There's not a reliable, cross-platform way to be passively notified when a file has another writer—i.e., raise an exception if a file is already open for writing. There are a couple of techniques that help you actively check for this, however.
If multiple processes (which can be a mix of Java and non-Java) might be using the file, use a FileLock. A key to using file locks successfully is to remember that they are only "advisory". The lock is guaranteed to be visible if you check for it, but it won't stop you from doing things to the file if you forget. All processes that access the file should be designed to use the locking protocol.

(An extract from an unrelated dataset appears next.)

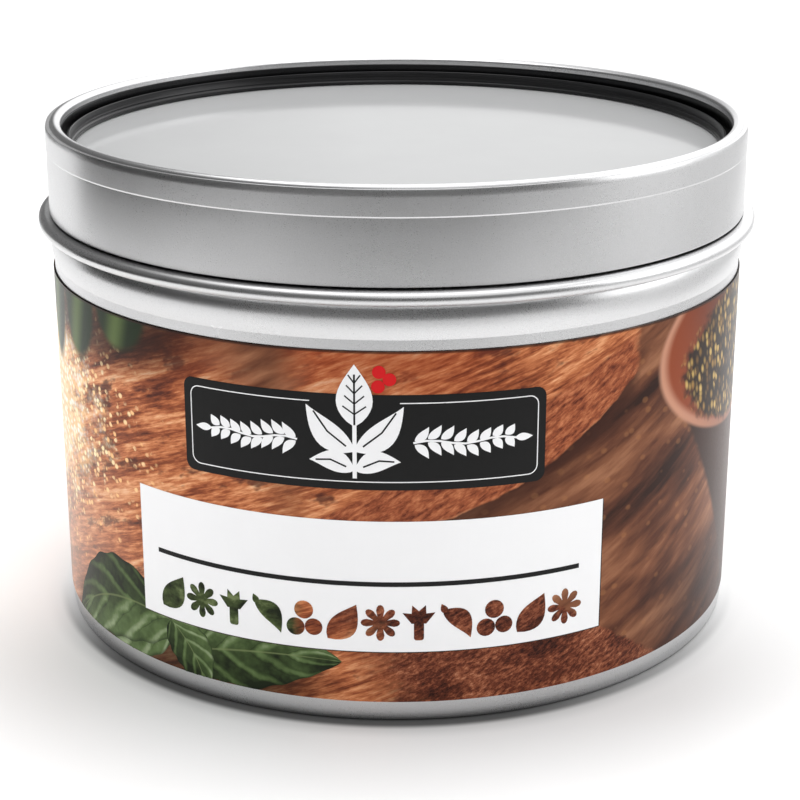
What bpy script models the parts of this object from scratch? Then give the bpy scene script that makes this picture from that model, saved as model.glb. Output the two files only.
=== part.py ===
"""Round slip-lid spice tin with a clear window in its lid.

Metres, +Z up. The origin is the centre of the standing ring, on the surface the tin stands on.
Every piece is turned about the Z axis. The pressed pieces are sheets: their outline follows one
face of the metal, and the other face is that path offset by the metal's thickness.
"""
import math

import bmesh
import bpy
from mathutils import Vector

SEGMENTS = 64
GAP = 0.0003                # space between pieces that touch or slide on the real tin
THIN_GAP = 0.00015          # space above and below a seal, which is clamped on the real tin
LID_GAP = 0.0002            # space under the lid's edge, which rests on the stop bead on the real tin
METAL = 0.00025             # tinplate thickness

# body
BODY_RADIUS = 0.0418        # outer face of the straight wall
TIN_HEIGHT = 0.0605
BULGE_HEIGHT = 0.0463       # widest level of the soft bulge under the stop bead
BULGE_LOWER_ROUND = 0.0072  # the bulge comes in to the straight wall with this curve
BULGE_LOWER_ANGLE = -17.0   # degrees; where it meets the wall in a crisp line
BULGE_UPPER_ROUND = 0.0038  # and goes in under the bead with this one
BULGE_UPPER_ANGLE = 25.0
BEAD_RADIUS = 0.04345       # the stop bead, the widest place on the tin
BEAD_HEIGHT = 0.04885
BEAD_ROUND = 0.00085        # half of the bead's height
GROOVE_RADIUS = 0.0417      # the bead's flat underside comes in this far
NECK_RADIUS = 0.0411
NECK_FILLET = 0.0004
HEM_THICKNESS = 0.00065     # the neck's folded edge
HEM_HEIGHT = 0.0020
MOUTH_HEIGHT = 0.0589
FOOT_ROUND = 0.0005
FOOT_INNER_RADIUS = 0.0392  # inner edge of the turned-in standing ring

# base end, held by the turned-in foot
BASE_RADIUS = 0.0411
BASE_SEAT_HEIGHT = 0.00105
BASE_CHUCK_RADIUS = 0.0390
BASE_PANEL_HEIGHT = 0.0026
BASE_FILLET = 0.0005
BASE_BEAD_RADIUS = 0.0325   # middle of the expansion bead pressed into the panel
BASE_BEAD_WIDTH = 0.0030
BASE_BEAD_RISE = 0.0004
BASE_SEAL_INNER = 0.0395
BASE_SEAL_OUTER = 0.0409

# lid
LID_RADIUS = 0.0417
LID_EDGE_HEIGHT = BEAD_HEIGHT + BEAD_ROUND + LID_GAP
RIM_WIDTH = 0.00185         # from the skirt's outer face to the inner wall's face
RIM_CROWN_RADIUS = 0.04105  # middle of the rounded crown
RIM_CROWN_ROUND = 0.00055
RIM_CORNER_ROUND = 0.0004   # where the inner wall turns into the slope that rises to the crown
RIM_SLOPE_ANGLE = 117.0     # degrees; direction that the slope faces, 90 being straight up
RIM_EDGE_ANGLE = 18.0       # the crown runs into the wide outer curve here
RIM_EDGE_ROUND = 0.0026
RIM_EDGE_HEIGHT = 0.05932   # the outer curve ends in the straight skirt here
LEDGE_HEIGHT = 0.05565      # top of the ledge that carries the window
LEDGE_RADIUS = 0.0383
LEDGE_FILLET = 0.0003
WINDOW_THICKNESS = 0.0005
WINDOW_SEAL_THICKNESS = 0.00035
WINDOW_SEAL_INNER = 0.0385
RETAINER_HEIGHT = 0.0586
RETAINER_FOOT_RADIUS = 0.0389

# printed wrap
WRAP_RADIUS = 0.0420
WRAP_THICKNESS = 0.0001
WRAP_BOTTOM = 0.00245
WRAP_TOP = 0.0430
WRAP_OPENING = math.radians(1.5)   # butt joint of the wrap, at the back

ARC_STEPS = 3


def clear_scene():
    for obj in list(bpy.data.objects):
        bpy.data.objects.remove(obj, do_unlink=True)


def metal_material(name, colour, roughness, metallic=1.0, alpha=1.0):
    material = bpy.data.materials.new(name)
    material.use_nodes = True
    shader = material.node_tree.nodes["Principled BSDF"]
    shader.inputs["Base Color"].default_value = (*colour, 1.0)
    shader.inputs["Roughness"].default_value = roughness
    shader.inputs["Metallic"].default_value = metallic
    shader.inputs["Alpha"].default_value = alpha
    material.diffuse_color = (*colour, alpha)
    return material


def arc(centre, radius, start, end, steps=ARC_STEPS):
    """Points on an arc in the (radius, height) plane, by angle in degrees from +radius to +height."""
    points = []
    for step in range(steps + 1):
        angle = math.radians(start + (end - start) * step / steps)
        points.append((centre[0] + radius * math.cos(angle), centre[1] + radius * math.sin(angle)))
    return points


def offset_path(path, distance):
    """The open path moved to its right-hand side by a constant distance, with mitred corners."""
    vectors = [Vector(point) for point in path]
    normals = []
    for first, second in zip(vectors, vectors[1:]):
        along = (second - first).normalized()
        normals.append(Vector((along.y, -along.x)))
    moved = []
    for index, point in enumerate(vectors):
        before = normals[max(index - 1, 0)]
        after = normals[min(index, len(normals) - 1)]
        middle = (before + after).normalized()
        moved.append(tuple(point + middle * (distance / middle.dot(after))))
    return moved


def sheet_outline(path, thickness=METAL):
    """Closed outline of a pressed sheet whose metal lies on the right-hand side of the path."""
    return list(path) + offset_path(path, thickness)[::-1]


def box_outline(inner, outer, bottom, top):
    return [(inner, bottom), (outer, bottom), (outer, top), (inner, top)]


def turned(name, outline, material, parent, sweep=2 * math.pi):
    """A solid of revolution. An outline that starts and ends on the axis gives a closed disc."""
    mesh = bpy.data.meshes.new(name)
    bm = bmesh.new()
    start = -sweep / 2 - math.pi / 2 if sweep < 2 * math.pi else 0.0
    turn = Vector((math.cos(start), math.sin(start), 0.0))
    verts = [bm.verts.new(turn * radius + Vector((0.0, 0.0, height))) for radius, height in outline]
    edges = [bm.edges.new(pair) for pair in zip(verts, verts[1:])]
    if outline[0][0] > 0.0:
        edges.append(bm.edges.new((verts[-1], verts[0])))
    bmesh.ops.spin(bm, geom=verts + edges, cent=(0, 0, 0), axis=(0, 0, 1), angle=sweep, steps=SEGMENTS)
    bmesh.ops.remove_doubles(bm, verts=bm.verts, dist=1e-6)
    if sweep < 2 * math.pi:
        bmesh.ops.holes_fill(bm, edges=bm.edges, sides=0)
    bmesh.ops.recalc_face_normals(bm, faces=bm.faces)
    bm.to_mesh(mesh)
    bm.free()
    mesh.materials.append(material)
    mesh.shade_smooth()
    mesh.set_sharp_from_angle(angle=math.radians(35))
    obj = bpy.data.objects.new(name, mesh)
    bpy.context.collection.objects.link(obj)
    obj.parent = parent
    obj.matrix_parent_inverse = parent.matrix_world.inverted()
    return obj


def body_frame(name, height):
    empty = bpy.data.objects.new(name, None)
    empty.empty_display_size = 0.01
    empty.location = (0.0, 0.0, height)
    bpy.context.collection.objects.link(empty)
    bpy.context.view_layer.update()
    return empty


def body_wall(material, parent):
    """Rolled wall: folded mouth, neck, stop bead, bulge, straight wall and turned-in foot."""
    neck_end = BEAD_HEIGHT + BEAD_ROUND + NECK_FILLET
    bead_middle = BEAD_RADIUS - BEAD_ROUND
    bulge = BODY_RADIUS + BULGE_LOWER_ROUND * (1.0 - math.cos(math.radians(BULGE_LOWER_ANGLE)))
    hem_round = HEM_THICKNESS / 2
    hem_middle = NECK_RADIUS - hem_round
    path = [(NECK_RADIUS, MOUTH_HEIGHT - HEM_HEIGHT)]
    path += arc((NECK_RADIUS + NECK_FILLET, neck_end), NECK_FILLET, 180, 270)
    path += arc((bead_middle, BEAD_HEIGHT), BEAD_ROUND, 90, 0)
    path += arc((bead_middle, BEAD_HEIGHT), BEAD_ROUND, 0, -90)[1:]
    path += [(GROOVE_RADIUS, BEAD_HEIGHT - BEAD_ROUND)]
    path += arc((bulge - BULGE_UPPER_ROUND, BULGE_HEIGHT), BULGE_UPPER_ROUND, BULGE_UPPER_ANGLE, 0)
    path += arc((bulge - BULGE_LOWER_ROUND, BULGE_HEIGHT), BULGE_LOWER_ROUND, 0, BULGE_LOWER_ANGLE)[1:]
    path += arc((BODY_RADIUS - FOOT_ROUND, FOOT_ROUND), FOOT_ROUND, 0, -90)
    path += [(FOOT_INNER_RADIUS, 0.0)]
    hem = [(NECK_RADIUS - HEM_THICKNESS, MOUTH_HEIGHT - HEM_HEIGHT + METAL)]
    hem += arc((hem_middle, MOUTH_HEIGHT - hem_round), hem_round, 180, 0, 2 * ARC_STEPS)
    return turned("body_wall", sheet_outline(path) + hem, material, parent)


def base_end(material, parent):
    """Pressed bottom: seat, chuck wall and recessed panel with an expansion bead."""
    bead_outer = BASE_BEAD_RADIUS + BASE_BEAD_WIDTH / 2
    bead_inner = BASE_BEAD_RADIUS - BASE_BEAD_WIDTH / 2
    bead_top = BASE_PANEL_HEIGHT + BASE_BEAD_RISE
    path = [(BASE_RADIUS, BASE_SEAT_HEIGHT)]
    path += arc((BASE_CHUCK_RADIUS + BASE_FILLET, BASE_SEAT_HEIGHT + BASE_FILLET), BASE_FILLET, 270, 180, 2)
    path += arc((BASE_CHUCK_RADIUS - BASE_FILLET, BASE_PANEL_HEIGHT - BASE_FILLET), BASE_FILLET, 0, 90, 2)
    path += [(bead_outer, BASE_PANEL_HEIGHT), (bead_outer - BASE_BEAD_RISE, bead_top)]
    path += [(bead_inner + BASE_BEAD_RISE, bead_top), (bead_inner, BASE_PANEL_HEIGHT)]
    path += [(0.0, BASE_PANEL_HEIGHT)]
    return turned("base_end", sheet_outline(path), material, parent)


def base_seal(material, parent):
    """Sealing compound between the turned-in foot and the base end."""
    outline = box_outline(
        BASE_SEAL_INNER, BASE_SEAL_OUTER, METAL + THIN_GAP, BASE_SEAT_HEIGHT - THIN_GAP)
    return turned("base_seal", outline, material, parent)


def wrap_label(material, parent):
    """Printed film round the straight wall."""
    outline = box_outline(WRAP_RADIUS - WRAP_THICKNESS, WRAP_RADIUS, WRAP_BOTTOM, WRAP_TOP)
    return turned("wrap_label", outline, material, parent, 2 * math.pi - WRAP_OPENING)


def lid_shell(material, parent):
    """Slip lid: ledge for the window, inner wall, sloped and crowned rim, and skirt."""
    inner_radius = LID_RADIUS - RIM_WIDTH
    ledge_corner = (inner_radius - LEDGE_FILLET, LEDGE_HEIGHT + LEDGE_FILLET)
    crown = (RIM_CROWN_RADIUS, TIN_HEIGHT - RIM_CROWN_ROUND)
    slope = math.radians(RIM_SLOPE_ANGLE)
    slope_normal = Vector((math.cos(slope), math.sin(slope)))
    corner_radius = inner_radius + RIM_CORNER_ROUND
    step_out = (crown[0] - corner_radius) * slope_normal.x + RIM_CROWN_ROUND - RIM_CORNER_ROUND
    corner = (corner_radius, crown[1] + step_out / slope_normal.y)
    path = [(LEDGE_RADIUS, LEDGE_HEIGHT)]
    path += arc(ledge_corner, LEDGE_FILLET, 270, 360, 2)
    path += arc(corner, RIM_CORNER_ROUND, 180, RIM_SLOPE_ANGLE)
    path += arc(crown, RIM_CROWN_ROUND, RIM_SLOPE_ANGLE, 90, 2)
    path += arc(crown, RIM_CROWN_ROUND, 90, RIM_EDGE_ANGLE)[1:]
    path += arc((LID_RADIUS - RIM_EDGE_ROUND, RIM_EDGE_HEIGHT), RIM_EDGE_ROUND, RIM_EDGE_ANGLE, 0)
    path += [(LID_RADIUS, LID_EDGE_HEIGHT)]
    return turned("lid_shell", sheet_outline(path), material, parent)


def window_levels():
    """Heights of the window's lower and upper faces, stacked on the ledge and the seal."""
    bottom = LEDGE_HEIGHT + THIN_GAP + WINDOW_SEAL_THICKNESS + THIN_GAP
    return bottom, bottom + WINDOW_THICKNESS


def window_radius():
    return LID_RADIUS - RIM_WIDTH - GAP


def window_seal(material, parent):
    """Soft ring that the window is pressed on."""
    bottom = LEDGE_HEIGHT + THIN_GAP
    outline = box_outline(WINDOW_SEAL_INNER, window_radius(), bottom, bottom + WINDOW_SEAL_THICKNESS)
    return turned("window_seal", outline, material, parent)


def lid_window(material, parent):
    """Clear disc."""
    bottom, top = window_levels()
    outline = [(0.0, bottom), (window_radius(), bottom), (window_radius(), top), (0.0, top)]
    return turned("lid_window", outline, material, parent)


def window_retainer(material, parent):
    """Pressed ring with an L section that clamps the window from above."""
    foot = window_levels()[1] + THIN_GAP + METAL
    face = window_radius() - METAL
    path = [(RETAINER_FOOT_RADIUS, foot)]
    path += arc((face - LEDGE_FILLET, foot + LEDGE_FILLET), LEDGE_FILLET, 270, 360, 2)
    path += [(face, RETAINER_HEIGHT)]
    return turned("window_retainer", sheet_outline(path), material, parent)


def build():
    clear_scene()
    tinplate = metal_material("tinplate", (0.62, 0.62, 0.63), 0.32)
    compound = metal_material("seal_compound", (0.55, 0.52, 0.46), 0.7, metallic=0.0)
    clear_plastic = metal_material("clear_plastic", (0.88, 0.9, 0.9), 0.06, metallic=0.0, alpha=0.3)
    printed_film = metal_material("printed_film", (0.30, 0.13, 0.07), 0.4, metallic=0.0)
    tin = body_frame("tin", 0.0)
    body_wall(tinplate, tin)
    base_end(tinplate, tin)
    base_seal(compound, tin)
    wrap_label(printed_film, tin)
    lid = body_frame("lid", LID_EDGE_HEIGHT)
    lid_shell(tinplate, lid)
    window_seal(compound, lid)
    lid_window(clear_plastic, lid)
    window_retainer(tinplate, lid)


build()
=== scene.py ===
"""Looks of the spice tin: fine turned metal, a milky window whose grey is painted in place of the lit
inside, printed wrap, floor, light and camera.
"""
import math

import bpy
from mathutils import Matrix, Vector


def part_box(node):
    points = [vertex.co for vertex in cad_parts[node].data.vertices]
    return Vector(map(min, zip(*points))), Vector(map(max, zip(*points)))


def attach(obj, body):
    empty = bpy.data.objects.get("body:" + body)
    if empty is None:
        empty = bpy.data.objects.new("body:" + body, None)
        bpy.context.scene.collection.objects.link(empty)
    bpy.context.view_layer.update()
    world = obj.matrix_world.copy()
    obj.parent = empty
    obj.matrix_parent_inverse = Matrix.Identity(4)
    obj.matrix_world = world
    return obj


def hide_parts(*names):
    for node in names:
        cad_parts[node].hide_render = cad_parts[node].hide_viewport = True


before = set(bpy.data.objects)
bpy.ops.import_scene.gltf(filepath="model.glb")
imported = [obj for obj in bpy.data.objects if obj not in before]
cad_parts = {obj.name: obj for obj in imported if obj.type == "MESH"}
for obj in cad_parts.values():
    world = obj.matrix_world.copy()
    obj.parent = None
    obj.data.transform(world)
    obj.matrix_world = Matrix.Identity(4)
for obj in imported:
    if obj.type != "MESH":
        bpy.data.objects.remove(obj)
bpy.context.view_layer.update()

MM = 0.001
FULL_TURN = 2 * math.pi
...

If a single Java process is working with the file, you can use the concurrency tools built into Java to do it safely. You need a map visible to all threads that associates each file name with its corresponding lock instance. The answers to a related question can be adapted easily to do this with File objects or canonical paths to files. The lock object could be a FileOutputStream, some wrapper around the stream, or a ReentrantReadWriteLock.

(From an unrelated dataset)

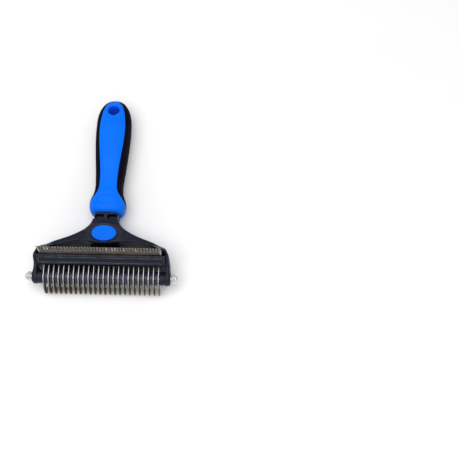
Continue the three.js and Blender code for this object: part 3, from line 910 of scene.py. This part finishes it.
for word, side in (("left", -1), ("right", 1)):
    lo, hi = box_mm(f"cap_nut_{word}")
    face = lo.x if side > 0 else hi.x
    piece(f"nut_{word}", nut_mesh(side, face), NUT_METAL, f"{word}_nut",
          [f"cap_nut_{word}"], sharp=28)
    lo, hi = box_mm(f"washer_{word}")
    ring = ring_mesh("washer", hi.x - lo.x, (hi.z - lo.z) / 2, BORE_R, 0.14, 56)
    piece(f"ring_{word}", ring, NUT_METAL, f"{word}_washer", [f"washer_{word}"],
          at=((lo.x + hi.x) / 2, 0, 0), sharp=50)


def screw_mesh(x, z, y0, y1):
    """A pan-head screw along Y, with a cross recess in its head."""
    profile = [(y0, 0.0), (y0, 1.1), (y0 + 0.4, 1.5), (y1 - 1.9, 1.5), (y1 - 1.8, 1.6),
               (y1 - 1.8, 2.65), (y1 - 1.6, 2.8), (y1 - 0.95, 2.8), (y1 - 0.5, 2.62),
               (y1 - 0.2, 2.2), (y1 - 0.05, 1.5), (y1, 0.7), (y1, 0.0)]
    rows = [[(x + r * math.cos(a), y, z + r * math.sin(a)) for a in round_turn(40)]
            for y, r in profile]
    body = mesh_of("screw", skin(rows))
    corners = ((-1, -1), (1, -1), (1, 1), (-1, 1))
    arms = []
    for w, h in ((1.5, 0.32), (0.32, 1.5)):
        ends = [[(x + a * w * s, y, z + b * h * s) for a, b in corners]
                for y, s in ((y1 - 1.0, 0.55), (y1 + 0.4, 1.0))]
        arms.append(mesh_of("tool", skin(ends, caps=(True, True))))
    return cut(body, *arms)


for word in ("left", "right"):
    lo, hi = box_mm(f"clamp_screw_{word}")
    mesh = screw_mesh((lo.x + hi.x) / 2, (lo.z + hi.z) / 2, lo.y, hi.y)
    piece(f"screw_{word}", mesh, ROD_STEEL, "comb", [f"clamp_screw_{word}"], sharp=35)


# ---- table, light and camera -----------------------------------------------------

paper = Finish("table_top", Specular_IOR_Level=0.3)
paper.colour(paper.ramp(
    paper.noise(9, detail=3), (0.3, (0.94, 0.94, 0.945)), (0.7, (0.965, 0.965, 0.97))))
paper.roughness(paper.spread(paper.noise(60), 0.55, 0.7))
bm = bmesh.new()
bmesh.ops.create_grid(bm, x_segments=8, y_segments=8, size=3.0)
table = mesh_from(bm, "table")
table.materials.append(paper.material)
floor = placed("floor", table)


def area_light(name, at, target, width, height, power):
    light = bpy.data.lights.new(name, "AREA")
    light.shape, light.size, light.size_y, light.energy = "ELLIPSE", width, height, power
    thing = placed(name, light)
    thing.location = at
    thing.rotation_mode = "QUATERNION"
    thing.rotation_quaternion = (Vector(target) - Vector(at)).to_track_quat("-Z", "Y")


area_light("softbox", (-0.15, -0.2, 1.2), (0, 0, 0), 1.4, 1.4, 9.5)
area_light("front_strip", (0.1, -1.05, 0.55), (0, 0, 0.02), 1.5, 0.16, 1.7)

world = bpy.data.worlds.new("studio")
bpy.context.scene.world = world
world.use_nodes = True
world.node_tree.nodes["Background"].inputs["Color"].default_value = (1.0, 1.0, 1.0, 1)
world.node_tree.nodes["Background"].inputs["Strength"].default_value = 0.62
bpy.context.scene.view_settings.view_transform = "Standard"

AZIMUTH, ELEVATION, ROLL = -0.2, 68.81, 0.99  # of the camera, in degrees

lens = bpy.data.cameras.new("camera")
lens.sensor_width = 36.0
lens.lens = 64.04
camera = placed("camera", lens)
camera.location = (0.1025, -0.2747, 0.642)
camera.rotation_mode = "QUATERNION"
camera.rotation_quaternion = (
    Matrix.Rotation(math.radians(-AZIMUTH), 3, "Z")
    @ Matrix.Rotation(math.radians(90 - ELEVATION), 3, "X")
    @ Matrix.Rotation(math.radians(ROLL), 3, "Z")).to_quaternion()
bpy.context.scene.camera = camera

I would be wary of letting the OS determine file status for you (since this is OS-dependent). If you've got a shared resource I would restrict access to it using a Re-entrant lock
Using this lock means one thread can get the resource (file) and write to it. The next thread can check for this lock being held by another thread, and/or block indefinitely until the first thread releases it.
Windows (I think) would restrict two processes writing to the same file. I don't believe Unix would do the same.
If the 2 threads you are talking about are in the same JVM, then you could have a boolean variable somewhere that is accessed by both threads.
Unix allows concurrent writers to the same file.
You shouldn't be attempting to write to the same file more than once. If you are you have a design flaw.